December 27, 2005 | Gifts & Grants

Grant Funds Schizophrenia Study

CHICAGO --- D. James Surmeier, Nathan Smith Davis Professor and chair of physiology at Northwestern University Feinberg School of Medicine, has received a five-year, $1.5 million grant from the National Institute of Mental Health to study how the brain adapts to drugs used to treat schizophrenia.

The award is part of a larger $12 million grant to form a multi-institutional Silvio O. Conte Center for the Neuroscience of Mental Disorders. The center is headed by Nobel Prize Laureate Paul Greengard of Rockefeller University.

Surmeier and his laboratory group will characterize how neurons in the prefrontal cortex and striatum adapt to neuroleptics, drugs used in the treatment of schizophrenia.

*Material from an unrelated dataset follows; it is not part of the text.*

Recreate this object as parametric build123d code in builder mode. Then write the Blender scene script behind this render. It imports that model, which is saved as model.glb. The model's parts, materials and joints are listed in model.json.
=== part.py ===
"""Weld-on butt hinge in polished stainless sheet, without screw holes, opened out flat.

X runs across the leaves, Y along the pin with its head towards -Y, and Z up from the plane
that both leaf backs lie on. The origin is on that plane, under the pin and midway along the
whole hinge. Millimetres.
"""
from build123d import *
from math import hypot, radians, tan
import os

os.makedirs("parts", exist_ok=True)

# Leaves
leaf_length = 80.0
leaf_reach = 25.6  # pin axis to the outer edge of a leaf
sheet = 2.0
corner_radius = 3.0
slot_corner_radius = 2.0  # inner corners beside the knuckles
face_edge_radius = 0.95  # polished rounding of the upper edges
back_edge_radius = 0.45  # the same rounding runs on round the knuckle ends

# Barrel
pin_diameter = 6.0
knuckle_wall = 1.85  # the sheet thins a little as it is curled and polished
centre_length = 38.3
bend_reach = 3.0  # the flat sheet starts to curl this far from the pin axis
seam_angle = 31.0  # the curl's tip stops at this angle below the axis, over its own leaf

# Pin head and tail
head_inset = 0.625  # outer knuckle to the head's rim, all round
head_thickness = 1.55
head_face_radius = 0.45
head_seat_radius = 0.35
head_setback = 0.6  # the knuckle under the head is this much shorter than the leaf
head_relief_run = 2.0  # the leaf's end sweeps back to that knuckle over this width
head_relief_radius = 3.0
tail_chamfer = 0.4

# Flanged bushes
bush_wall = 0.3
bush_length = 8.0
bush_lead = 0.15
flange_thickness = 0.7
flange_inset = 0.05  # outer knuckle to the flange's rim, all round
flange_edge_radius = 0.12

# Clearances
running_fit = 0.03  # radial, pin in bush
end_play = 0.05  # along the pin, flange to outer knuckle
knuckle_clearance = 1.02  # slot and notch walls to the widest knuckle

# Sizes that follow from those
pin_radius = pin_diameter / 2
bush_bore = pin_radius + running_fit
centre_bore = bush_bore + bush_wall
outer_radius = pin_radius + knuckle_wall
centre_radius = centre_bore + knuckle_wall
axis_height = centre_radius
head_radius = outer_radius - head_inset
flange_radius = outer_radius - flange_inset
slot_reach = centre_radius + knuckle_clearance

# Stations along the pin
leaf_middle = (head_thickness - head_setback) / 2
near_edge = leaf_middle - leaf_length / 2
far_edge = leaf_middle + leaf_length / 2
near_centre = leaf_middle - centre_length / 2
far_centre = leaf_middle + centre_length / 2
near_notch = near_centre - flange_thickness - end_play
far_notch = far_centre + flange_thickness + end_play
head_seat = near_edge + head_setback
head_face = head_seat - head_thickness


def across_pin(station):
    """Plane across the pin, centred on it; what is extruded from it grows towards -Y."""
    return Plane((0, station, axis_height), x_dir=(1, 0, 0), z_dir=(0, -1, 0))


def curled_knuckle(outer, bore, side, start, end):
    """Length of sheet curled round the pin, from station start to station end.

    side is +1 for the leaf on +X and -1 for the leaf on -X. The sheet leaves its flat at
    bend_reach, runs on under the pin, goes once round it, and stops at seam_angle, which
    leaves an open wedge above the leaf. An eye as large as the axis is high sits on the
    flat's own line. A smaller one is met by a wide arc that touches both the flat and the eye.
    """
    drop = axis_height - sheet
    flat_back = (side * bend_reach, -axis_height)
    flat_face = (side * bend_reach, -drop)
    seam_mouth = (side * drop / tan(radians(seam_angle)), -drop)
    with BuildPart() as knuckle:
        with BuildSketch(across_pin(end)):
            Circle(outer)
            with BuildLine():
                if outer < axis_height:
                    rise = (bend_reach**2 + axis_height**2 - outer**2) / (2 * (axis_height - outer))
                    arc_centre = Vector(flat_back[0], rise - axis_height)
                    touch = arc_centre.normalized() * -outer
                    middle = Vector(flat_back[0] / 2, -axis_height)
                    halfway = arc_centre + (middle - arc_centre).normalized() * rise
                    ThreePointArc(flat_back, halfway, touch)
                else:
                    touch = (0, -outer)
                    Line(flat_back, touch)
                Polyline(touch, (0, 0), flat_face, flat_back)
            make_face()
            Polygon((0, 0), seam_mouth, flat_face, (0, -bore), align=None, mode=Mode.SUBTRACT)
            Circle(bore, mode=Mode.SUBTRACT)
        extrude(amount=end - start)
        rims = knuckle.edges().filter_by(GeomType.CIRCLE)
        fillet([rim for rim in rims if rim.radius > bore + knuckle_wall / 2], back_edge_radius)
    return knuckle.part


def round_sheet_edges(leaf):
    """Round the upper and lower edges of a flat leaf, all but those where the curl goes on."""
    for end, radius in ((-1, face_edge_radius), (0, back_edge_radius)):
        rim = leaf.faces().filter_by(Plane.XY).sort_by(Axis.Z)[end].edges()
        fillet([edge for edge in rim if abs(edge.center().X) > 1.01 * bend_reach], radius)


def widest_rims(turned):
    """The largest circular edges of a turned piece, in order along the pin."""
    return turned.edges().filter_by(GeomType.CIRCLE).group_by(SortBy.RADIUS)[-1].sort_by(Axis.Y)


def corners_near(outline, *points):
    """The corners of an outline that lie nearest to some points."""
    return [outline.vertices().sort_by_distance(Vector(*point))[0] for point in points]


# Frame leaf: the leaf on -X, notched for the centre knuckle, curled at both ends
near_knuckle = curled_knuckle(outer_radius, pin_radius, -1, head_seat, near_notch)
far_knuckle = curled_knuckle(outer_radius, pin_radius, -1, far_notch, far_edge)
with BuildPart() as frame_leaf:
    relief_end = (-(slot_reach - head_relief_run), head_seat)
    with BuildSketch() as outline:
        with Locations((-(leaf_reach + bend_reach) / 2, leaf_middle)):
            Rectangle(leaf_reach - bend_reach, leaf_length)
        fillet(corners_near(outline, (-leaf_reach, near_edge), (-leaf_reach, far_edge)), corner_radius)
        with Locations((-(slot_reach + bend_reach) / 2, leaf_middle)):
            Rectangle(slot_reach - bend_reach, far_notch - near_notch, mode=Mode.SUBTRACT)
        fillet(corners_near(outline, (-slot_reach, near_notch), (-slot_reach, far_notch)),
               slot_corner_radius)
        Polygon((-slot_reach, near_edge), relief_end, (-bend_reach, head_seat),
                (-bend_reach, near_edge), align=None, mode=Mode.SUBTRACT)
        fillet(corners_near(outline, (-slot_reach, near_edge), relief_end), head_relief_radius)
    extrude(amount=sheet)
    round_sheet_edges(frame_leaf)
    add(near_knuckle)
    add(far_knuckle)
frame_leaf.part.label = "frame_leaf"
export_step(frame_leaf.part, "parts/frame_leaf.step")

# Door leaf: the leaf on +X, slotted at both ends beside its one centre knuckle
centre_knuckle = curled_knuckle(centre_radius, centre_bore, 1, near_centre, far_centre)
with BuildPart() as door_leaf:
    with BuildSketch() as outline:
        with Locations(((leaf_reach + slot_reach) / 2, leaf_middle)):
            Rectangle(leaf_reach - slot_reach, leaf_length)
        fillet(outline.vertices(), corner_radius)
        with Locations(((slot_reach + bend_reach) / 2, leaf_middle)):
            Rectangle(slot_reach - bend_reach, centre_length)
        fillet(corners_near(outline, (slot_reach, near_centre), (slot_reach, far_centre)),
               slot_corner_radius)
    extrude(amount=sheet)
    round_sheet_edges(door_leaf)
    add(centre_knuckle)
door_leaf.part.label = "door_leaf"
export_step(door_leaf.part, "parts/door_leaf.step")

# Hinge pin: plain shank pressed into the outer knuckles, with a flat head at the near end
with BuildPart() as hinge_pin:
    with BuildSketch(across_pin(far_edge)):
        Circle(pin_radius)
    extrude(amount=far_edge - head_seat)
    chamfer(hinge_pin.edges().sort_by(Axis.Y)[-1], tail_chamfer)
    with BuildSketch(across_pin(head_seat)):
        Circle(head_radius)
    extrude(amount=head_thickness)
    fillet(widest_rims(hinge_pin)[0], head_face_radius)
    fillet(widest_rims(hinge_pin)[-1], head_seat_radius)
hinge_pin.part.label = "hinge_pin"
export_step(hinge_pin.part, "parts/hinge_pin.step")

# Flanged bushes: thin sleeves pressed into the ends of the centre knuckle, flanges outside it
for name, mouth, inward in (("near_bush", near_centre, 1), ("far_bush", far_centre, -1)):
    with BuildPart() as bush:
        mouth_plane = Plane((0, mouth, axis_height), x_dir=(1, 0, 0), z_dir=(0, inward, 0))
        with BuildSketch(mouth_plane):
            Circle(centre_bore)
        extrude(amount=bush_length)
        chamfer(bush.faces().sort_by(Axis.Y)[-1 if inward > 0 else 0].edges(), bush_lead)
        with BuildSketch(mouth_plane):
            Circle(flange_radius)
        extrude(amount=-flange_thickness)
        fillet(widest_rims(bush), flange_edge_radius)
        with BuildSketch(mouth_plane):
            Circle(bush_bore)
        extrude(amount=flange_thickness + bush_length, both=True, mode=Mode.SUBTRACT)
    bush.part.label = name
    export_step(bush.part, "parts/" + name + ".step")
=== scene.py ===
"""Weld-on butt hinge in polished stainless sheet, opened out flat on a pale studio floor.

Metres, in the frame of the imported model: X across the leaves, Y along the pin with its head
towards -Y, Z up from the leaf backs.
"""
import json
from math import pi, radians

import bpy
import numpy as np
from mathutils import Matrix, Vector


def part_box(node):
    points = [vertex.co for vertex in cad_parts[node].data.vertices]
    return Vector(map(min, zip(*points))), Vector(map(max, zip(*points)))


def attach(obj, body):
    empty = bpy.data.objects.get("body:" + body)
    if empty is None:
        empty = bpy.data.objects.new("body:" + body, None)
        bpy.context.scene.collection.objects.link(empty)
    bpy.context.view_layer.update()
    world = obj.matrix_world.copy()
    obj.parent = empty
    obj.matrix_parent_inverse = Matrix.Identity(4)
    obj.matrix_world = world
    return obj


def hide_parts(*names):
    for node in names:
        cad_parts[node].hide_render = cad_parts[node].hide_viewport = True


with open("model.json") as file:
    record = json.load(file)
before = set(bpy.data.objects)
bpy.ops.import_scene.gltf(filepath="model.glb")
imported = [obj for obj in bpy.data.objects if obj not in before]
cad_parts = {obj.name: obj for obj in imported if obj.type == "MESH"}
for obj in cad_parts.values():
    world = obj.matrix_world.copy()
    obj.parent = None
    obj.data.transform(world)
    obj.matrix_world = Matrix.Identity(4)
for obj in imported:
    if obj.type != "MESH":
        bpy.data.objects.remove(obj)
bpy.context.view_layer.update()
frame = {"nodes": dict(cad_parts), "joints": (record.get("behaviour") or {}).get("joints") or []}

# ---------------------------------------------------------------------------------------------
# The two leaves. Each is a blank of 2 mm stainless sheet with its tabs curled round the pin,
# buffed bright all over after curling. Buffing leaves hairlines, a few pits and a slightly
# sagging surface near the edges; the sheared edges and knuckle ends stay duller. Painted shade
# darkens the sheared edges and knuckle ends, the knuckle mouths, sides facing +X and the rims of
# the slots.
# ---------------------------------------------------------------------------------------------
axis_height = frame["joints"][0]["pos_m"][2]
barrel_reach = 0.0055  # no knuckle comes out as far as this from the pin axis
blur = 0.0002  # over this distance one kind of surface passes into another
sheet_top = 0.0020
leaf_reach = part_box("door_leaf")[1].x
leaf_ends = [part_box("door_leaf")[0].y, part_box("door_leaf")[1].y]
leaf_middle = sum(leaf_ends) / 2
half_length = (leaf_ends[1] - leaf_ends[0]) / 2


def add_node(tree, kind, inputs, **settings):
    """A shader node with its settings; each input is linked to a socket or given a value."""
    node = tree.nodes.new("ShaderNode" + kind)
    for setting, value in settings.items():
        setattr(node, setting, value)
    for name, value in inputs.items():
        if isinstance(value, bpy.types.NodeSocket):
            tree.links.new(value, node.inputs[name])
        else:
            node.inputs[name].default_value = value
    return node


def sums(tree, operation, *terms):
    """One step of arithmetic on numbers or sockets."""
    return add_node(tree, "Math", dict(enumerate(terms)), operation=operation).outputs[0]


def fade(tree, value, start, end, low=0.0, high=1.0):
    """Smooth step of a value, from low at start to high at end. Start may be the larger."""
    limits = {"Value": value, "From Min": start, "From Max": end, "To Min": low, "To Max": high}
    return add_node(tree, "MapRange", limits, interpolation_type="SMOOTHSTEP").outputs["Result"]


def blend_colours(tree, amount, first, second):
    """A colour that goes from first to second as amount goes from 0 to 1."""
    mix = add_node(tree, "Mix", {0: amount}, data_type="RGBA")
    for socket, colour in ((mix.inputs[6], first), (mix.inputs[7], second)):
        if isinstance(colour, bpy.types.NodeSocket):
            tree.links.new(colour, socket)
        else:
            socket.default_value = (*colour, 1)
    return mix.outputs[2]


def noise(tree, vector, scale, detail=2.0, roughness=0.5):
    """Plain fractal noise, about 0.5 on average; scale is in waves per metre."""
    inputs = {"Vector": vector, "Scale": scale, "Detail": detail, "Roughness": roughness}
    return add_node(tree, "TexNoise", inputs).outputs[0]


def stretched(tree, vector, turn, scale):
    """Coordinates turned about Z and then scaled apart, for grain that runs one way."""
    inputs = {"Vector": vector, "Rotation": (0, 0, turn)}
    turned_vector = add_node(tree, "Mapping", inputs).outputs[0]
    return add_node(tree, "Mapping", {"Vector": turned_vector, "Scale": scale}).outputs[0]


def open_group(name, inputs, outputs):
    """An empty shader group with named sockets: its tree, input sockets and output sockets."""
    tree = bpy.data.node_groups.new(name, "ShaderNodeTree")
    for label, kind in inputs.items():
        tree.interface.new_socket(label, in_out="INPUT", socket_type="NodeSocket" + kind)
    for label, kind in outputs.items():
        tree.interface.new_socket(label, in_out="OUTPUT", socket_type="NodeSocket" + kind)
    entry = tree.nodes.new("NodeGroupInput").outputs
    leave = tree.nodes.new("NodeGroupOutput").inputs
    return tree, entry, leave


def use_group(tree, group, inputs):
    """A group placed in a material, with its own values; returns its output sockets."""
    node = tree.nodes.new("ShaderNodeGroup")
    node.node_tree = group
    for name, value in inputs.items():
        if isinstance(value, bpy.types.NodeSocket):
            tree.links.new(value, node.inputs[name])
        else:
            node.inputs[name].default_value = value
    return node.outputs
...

Using a broad combination of optical, electrophysiological and molecular approaches, his group will focus on how the typical and atypical neuroleptics reshape the way in which cortical and striatal neurons process synaptic signals underlying cognition.

Surmeier’s research team draws not only on the resources of the Feinberg School but also those of Nelson Spruston, associate professor of neurobiology and physiology, Weinberg College of Arts and Sciences at Northwestern University, a renowned leader in the neurobiology of synaptic processing.